The Dividend growth model links the value of a firm’s equity and its market cost of equity by modelling the expected future dividends receivable by the shareholders as a constantly growing perpetuity.
Its most common uses are:
(1) Estimating the market cost of equity from the current share price; and
(2) Estimating the fair value of equity from a given or assumed cost of equity.
Expressed as a formula:
Ke = D1/P0 + g
OR (rearranging the formula)
P0 = D1/[Ke-g]
Where: P0 = ex-dividend equity value today.
D1 = expected dividend at Time 1 period hence.
Ke = cost of equity per period.
g = constant periodic rate of growth in dividend from Time 1 to infinity.

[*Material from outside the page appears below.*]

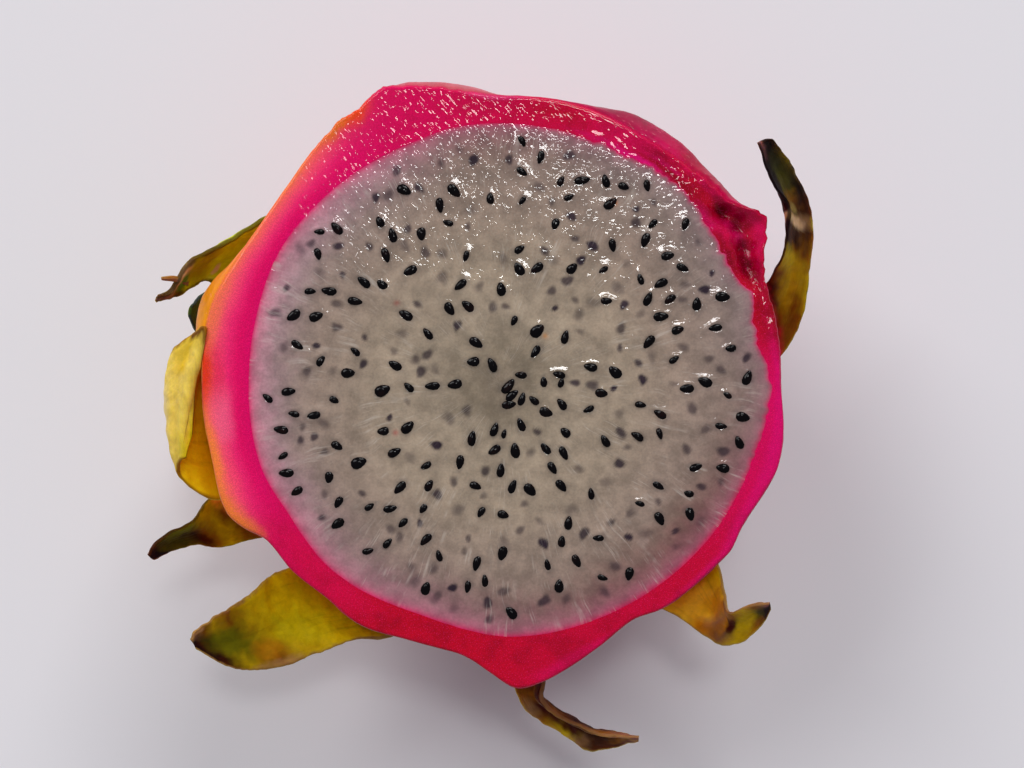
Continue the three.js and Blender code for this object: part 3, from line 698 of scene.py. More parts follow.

This is an application of the general formula for calculating the present value of a growing perpetuity.
2.
For example calculating the market value of equity:
D1 = expected dividend at Time 1 period hence = $10m
Ke = cost of equity per period = 10%
g = constant periodic rate of growth in dividend from Time 1 to infinity = 2%
P0 = D1/[Ke-g]
= $10m/[0.10 - 0.02 = 0.08]
= $125m.
3.
Or alternatively calculating the current market cost of equity using the rearranged formula:
Ke = D1/P0 + g
D1 = expected dividend at Time 1 period hence = $10m
P0 = current market value of equity per period = $125m
g = constant periodic rate of growth in dividend from Time 1 to infinity = 2%
Ke = $10m/$125m + 2%
= 10%.
Also known as the Dividend discount model, the Dividend valuation model or the Gordon growth model.